The E Ink plates will run on batteries, feature GPS tracking and will cost $699 from select dealers.

Reviver Auto

California is testing an E Ink (think Amazon Kindle screen) wirelessly configurable license plate and if you're one of 24 lucky Sacramento residents (already questionable, because Sacramento), you can give the state $699 of your dollars plus $7 per month to have the privilege of being the first people to get one.

You're probably yelling at your laptop now about that $699 price tag, and hey, we feel you on that. That's a chunk of change for a license plate, especially one that can track you but there are some possible uses for the plate that are kind of cool. We'll dig into those.

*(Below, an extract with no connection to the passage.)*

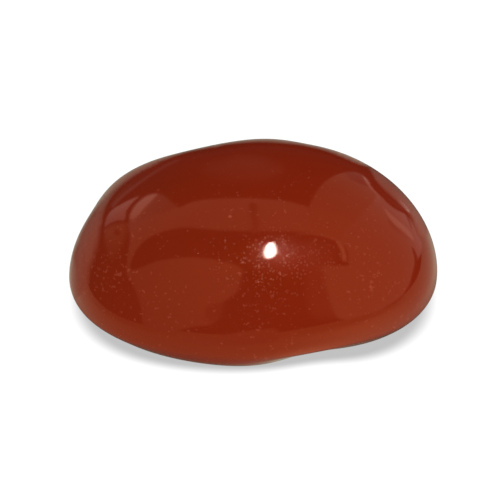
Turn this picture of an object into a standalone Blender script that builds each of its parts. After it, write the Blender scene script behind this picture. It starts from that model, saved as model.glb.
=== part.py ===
# Carnelian cabochon: one polished stone with an irregular oval plan, a domed top and a flat base.
# Metres, +Z up. +X runs along the stone, and -Y is the side with the waist.
# The origin is at the middle of the base, on the surface that the stone rests on.

import math

import bmesh
import bpy

MM = 0.001

# Plan at the girdle, the stone's widest level
HALF_LENGTH = 9.65 * MM
HALF_WIDTH = 7.0 * MM
PLAN_EXPONENT = 2.05  # 2 is a plain ellipse, and more is fuller at the corners

# Section
GIRDLE_HEIGHT = 2.0 * MM
DOME_HEIGHT = 5.8 * MM
UNDERSIDE_DEPTH = 3.2 * MM  # the ellipse below the girdle, cut off by the flat base
BASE_EDGE = 0.35 * MM  # rounding between the underside and the base
CROWN_LEAN_X = 0.9 * MM  # how far the crown leans from the middle of the plan
CROWN_LEAN_Y = 1.2 * MM

# Swells and hollows of the hand-shaped outline: bearing and spread in degrees, the height at the
# girdle, and the height lower down. The waist is mostly an undercut below the girdle.
SWELLS = [
    {"name": "back right flat", "bearing": 61, "spread": 11, "swell": -0.3 * MM, "low swell": -0.25 * MM},
    {"name": "back left flat", "bearing": 119, "spread": 16, "swell": -0.4 * MM, "low swell": -0.45 * MM},
    {"name": "left shoulder", "bearing": 149, "spread": 8, "swell": 0.6 * MM, "low swell": 0.4 * MM},
    {"name": "left end", "bearing": 205, "spread": 19, "swell": 0.65 * MM, "low swell": 0.3 * MM},
    {"name": "front waist", "bearing": 301, "spread": 15, "swell": -0.1 * MM, "low swell": -0.75 * MM},
    {"name": "right end", "bearing": 343, "spread": 17, "swell": 0.55 * MM, "low swell": 0.5 * MM},
]
LOW_SWELL_DROP = 1.0 * MM  # the low swells are reached this far below the girdle

# Fineness of the mesh: meridians, and rings from pole to pole
MERIDIANS = 72
RINGS = 44
UNDERSIDE_RINGS = 11
BASE_EDGE_RINGS = 5

STONE_COLOUR = (0.21, 0.015, 0.0035, 1.0)
STONE_ROUGHNESS = 0.06
STONE_METALLIC = 0.0


def clear_scene():
    for old in list(bpy.data.objects):
        bpy.data.objects.remove(old, do_unlink=True)


def degrees_between(bearing, other):
    return (bearing - other + 180) % 360 - 180


def oval_radius(bearing, exponent):
    across = abs(math.cos(math.radians(bearing)) / HALF_LENGTH) ** exponent
    along = abs(math.sin(math.radians(bearing)) / HALF_WIDTH) ** exponent
    return (across + along) ** (-1 / exponent)


def outline_radius(bearing, height):
    """The hand-shaped outline at or below the girdle, before the section draws it in."""
    drop = min(1, (GIRDLE_HEIGHT - height) / LOW_SWELL_DROP)
    low_share = drop * drop * (3 - 2 * drop)
    radius = oval_radius(bearing, PLAN_EXPONENT)
    for swell in SWELLS:
        off = degrees_between(bearing, swell["bearing"]) / swell["spread"]
        size = swell["swell"] + (swell["low swell"] - swell["swell"]) * low_share
        radius += size * math.exp(-0.5 * off ** 2)
    return radius


def dome_point(bearing, climb):
    """Distance out and height at a climb of 0 (girdle) to 1 (crown)."""
    share = math.cos(climb * math.pi / 2)
    plain = oval_radius(bearing, 2)
    full = outline_radius(bearing, GIRDLE_HEIGHT)
    outline = plain + (full - plain) * share ** 2  # swells fade towards the crown
    return outline * share, GIRDLE_HEIGHT + DOME_HEIGHT * math.sin(climb * math.pi / 2)


def underside_point(bearing, height):
    share = math.sqrt(1 - ((GIRDLE_HEIGHT - height) / UNDERSIDE_DEPTH) ** 2)
    return outline_radius(bearing, height) * share, height


def base_edge_point(bearing, turn):
    """A turn of 0 is on the underside, and 1 on the flat base."""
    start, start_height = underside_point(bearing, BASE_EDGE)
    corner = underside_point(bearing, 0)[0]
    end = corner - BASE_EDGE
    out = start * (1 - turn) ** 2 + 2 * corner * turn * (1 - turn) + end * turn ** 2
    return out, start_height * (1 - turn) ** 2


def surface_point(bearing, ring):
    """Distance out and height on a ring counted up from the base's middle (0) to the crown (RINGS)."""
    girdle_ring = RINGS // 2
    edge_ring = girdle_ring - UNDERSIDE_RINGS
    base_ring = edge_ring - BASE_EDGE_RINGS
    if ring >= girdle_ring:
        return dome_point(bearing, (ring - girdle_ring) / (RINGS - girdle_ring))
    if ring >= edge_ring:
        # even steps of angle round the ellipse of the underside
        low_angle = math.asin((GIRDLE_HEIGHT - BASE_EDGE) / UNDERSIDE_DEPTH)
        angle = low_angle * (girdle_ring - ring) / UNDERSIDE_RINGS
        return underside_point(bearing, GIRDLE_HEIGHT - UNDERSIDE_DEPTH * math.sin(angle))
    if ring >= base_ring:
        return base_edge_point(bearing, (edge_ring - ring) / BASE_EDGE_RINGS)
    return base_edge_point(bearing, 1)[0] * ring / base_ring, 0.0


def shape_stone(bm):
    """Moves each point of a unit sphere to its place on the stone."""
    full_height = GIRDLE_HEIGHT + DOME_HEIGHT
    for vert in bm.verts:
        latitude = math.degrees(math.asin(max(-1, min(1, vert.co.z))))
        ring = round((latitude + 90) / 180 * RINGS)
        bearing = math.degrees(math.atan2(vert.co.y, vert.co.x))
        out, height = surface_point(bearing, ring)
        rise = (height / full_height) ** 2
        vert.co.x = out * math.cos(math.radians(bearing)) + CROWN_LEAN_X * rise
        vert.co.y = out * math.sin(math.radians(bearing)) + CROWN_LEAN_Y * rise
        vert.co.z = height


def centre_plan(bm):
    """Puts the middle of the plan's box on the origin."""
    for axis in (0, 1):
        places = [vert.co[axis] for vert in bm.verts]
        middle = (min(places) + max(places)) / 2
        for vert in bm.verts:
            vert.co[axis] -= middle


def stone_material():
    material = bpy.data.materials.new("polished carnelian")
    material.use_nodes = True
    shader = material.node_tree.nodes["Principled BSDF"]
    shader.inputs["Base Color"].default_value = STONE_COLOUR
    shader.inputs["Roughness"].default_value = STONE_ROUGHNESS
    shader.inputs["Metallic"].default_value = STONE_METALLIC
    material.diffuse_color = STONE_COLOUR
    return material


def make_stone(collection):
    bm = bmesh.new()
    bmesh.ops.create_uvsphere(bm, u_segments=MERIDIANS, v_segments=RINGS, radius=1.0)
    shape_stone(bm)
    centre_plan(bm)
    bmesh.ops.recalc_face_normals(bm, faces=bm.faces)
    mesh = bpy.data.meshes.new("carnelian")
    bm.to_mesh(mesh)
    bm.free()
    mesh.materials.append(stone_material())
    mesh.shade_smooth()
    mesh.set_sharp_from_angle(angle=math.radians(50))
    stone = bpy.data.objects.new("carnelian", mesh)
    collection.objects.link(stone)
    return stone


clear_scene()
parts = bpy.data.collections.new("Carnelian cabochon")
bpy.context.scene.collection.children.link(parts)
make_stone(parts)
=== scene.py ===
import math

import bpy
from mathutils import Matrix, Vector
from mathutils.bvhtree import BVHTree
from mathutils.geometry import delaunay_2d_cdt
from mathutils.interpolate import poly_3d_calc


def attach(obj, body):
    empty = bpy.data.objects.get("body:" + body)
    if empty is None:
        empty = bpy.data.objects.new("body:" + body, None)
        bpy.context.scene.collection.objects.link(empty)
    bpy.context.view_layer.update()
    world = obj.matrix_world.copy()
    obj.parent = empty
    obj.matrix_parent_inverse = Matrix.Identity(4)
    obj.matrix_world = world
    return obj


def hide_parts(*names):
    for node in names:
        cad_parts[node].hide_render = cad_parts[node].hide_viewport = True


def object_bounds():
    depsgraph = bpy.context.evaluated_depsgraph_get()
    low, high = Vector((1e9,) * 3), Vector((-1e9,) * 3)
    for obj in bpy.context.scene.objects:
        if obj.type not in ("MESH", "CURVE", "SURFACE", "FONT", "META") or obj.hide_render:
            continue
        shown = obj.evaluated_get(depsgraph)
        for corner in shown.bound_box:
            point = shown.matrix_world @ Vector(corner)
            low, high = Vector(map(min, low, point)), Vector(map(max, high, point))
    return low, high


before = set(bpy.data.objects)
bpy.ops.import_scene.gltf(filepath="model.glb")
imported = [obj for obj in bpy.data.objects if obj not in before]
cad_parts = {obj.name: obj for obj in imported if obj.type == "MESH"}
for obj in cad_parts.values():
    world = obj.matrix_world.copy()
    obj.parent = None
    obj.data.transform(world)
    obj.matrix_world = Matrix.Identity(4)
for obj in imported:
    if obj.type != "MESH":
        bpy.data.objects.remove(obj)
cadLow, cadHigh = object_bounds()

mm = 0.001
bpy.context.scene.view_settings.view_transform = "Standard"
bpy.context.scene.view_settings.look = "None"


# Camera: a long lens looking down at the stone's front
cameraSetup = {
    "elevation": 45.0,  # degrees above the table
    "lens": 300.0,
    "sensor": 36.0,
    "picture": 500,  # pixels each way
    "pixelsPerMm": 18.45,
    "aim": Vector((-0.17, -0.03, 3.14)) * mm,
    "nearest": 10 * mm,
    "farthest": 10.0,
}


def makeCamera(setup):
    elevation = math.radians(setup["elevation"])
    back = Vector((0, -math.cos(elevation), math.sin(elevation)))
    distance = setup["lens"] * setup["picture"] / setup["pixelsPerMm"] / setup["sensor"] * mm
    data = bpy.data.cameras.new("camera")
    data.lens = setup["lens"]
    data.sensor_width = setup["sensor"]
    data.clip_start = setup["nearest"]
    data.clip_end = setup["farthest"]
    camera = bpy.data.objects.new("camera", data)
    camera.location = setup["aim"] + back * distance
    camera.rotation_mode = "QUATERNION"
    camera.rotation_quaternion = (-back).to_track_quat("-Z", "Y")
    bpy.context.collection.objects.link(camera)
    bpy.context.scene.camera = camera
    return camera


camera = makeCamera(cameraSetup)
print("camera placed")


# The stone: its shape follows one rule, so a node tree makes it
stone = {
    "Half Length": 9.65 * mm,
    "Half Width": 7.0 * mm,
    "Plan Exponent": 2.05,
    "Girdle Height": 2.0 * mm,
    "Dome Height": 5.8 * mm,
    "Underside Depth": 3.2 * mm,
    "Base Edge": 0.35 * mm,
    "Crown Lean X": 0.9 * mm,
    "Crown Lean Y": 1.2 * mm,
    "Low Swell Drop": 1.0 * mm,
    "Side Share": 0.25,  # of the sphere's quarter turn below its equator
    "Edge Share": 0.15,
    "Meridians": 300,
    "Rings": 260,
}
stoneSwells = [
    {"name": "Back Right Flat", "bearing": 61, "spread": 11, "swell": -0.3 * mm, "low swell": -0.25 * mm},
    {"name": "Back Left Flat", "bearing": 119, "spread": 16, "swell": -0.4 * mm, "low swell": -0.45 * mm},
    {"name": "Left Shoulder", "bearing": 149, "spread": 8, "swell": 0.6 * mm, "low swell": 0.4 * mm},
    {"name": "Left End", "bearing": 205, "spread": 19, "swell": 0.65 * mm, "low swell": 0.3 * mm},
    {"name": "Front Waist", "bearing": 301, "spread": 15, "swell": -0.1 * mm, "low swell": -0.75 * mm},
    {"name": "Right End", "bearing": 343, "spread": 17, "swell": 0.55 * mm, "low swell": 0.5 * mm},
]
swellParts = ("bearing", "spread", "swell", "low swell")


class NodeMaths:
    # Short names for the maths nodes of one tree
    def __init__(self, tree):
        self.tree = tree

    def put(self, operation, *values):
        node = self.tree.nodes.new("ShaderNodeMath")
        node.operation = operation
        for socket, value in zip(node.inputs, values):
            if isinstance(value, (int, float)):
                socket.default_value = value
            else:
                self.tree.links.new(value, socket)
        return node.outputs[0]

    def add(self, a, b):
        return self.put("ADD", a, b)

    def sub(self, a, b):
        return self.put("SUBTRACT", a, b)

    def mul(self, a, b):
        return self.put("MULTIPLY", a, b)

    def div(self, a, b):
        return self.put("DIVIDE", a, b)

    def power(self, a, b):
        return self.put("POWER", a, b)

    def clamp(self, a):
        return self.put("MINIMUM", self.put("MAXIMUM", a, 0.0), 1.0)

    def smooth(self, a, start, end):
        # 0 at start, 1 at end, with an even turn at both
        t = self.clamp(self.div(self.sub(a, start), end - start))
        return self.mul(self.mul(t, t), self.sub(3.0, self.mul(t, 2.0)))

    def choose(self, test, whenFalse, whenTrue):
        # from the first number to the second, as test runs from 0 to 1
        return self.add(self.mul(test, whenTrue), self.mul(self.sub(1.0, test), whenFalse))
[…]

First of all, you'd never have to repurchase vehicle registration tags. The electronic plate would update automatically to show your current registration. This is mildly convenient for regular folks but super convenient for fleets. Gingerly applying stickers to dozens of cars seems like it would be a real time-suck. Finally, having a wirelessly configurable electronic plate lets it display localized warnings for road conditions or accidents. No more wondering why traffic is so slow because the guy in front of you's license plate is telling you what's what.

According to the California DMV, these plates would not be available in its offices, instead only to be sold through select vehicle dealerships by its manufacturer, San Francisco-based Reviver Auto. California isn't the only state looking to give digital license plates the old college try; Texas, Florida and Arizona are planning on rolling out their own programs this year.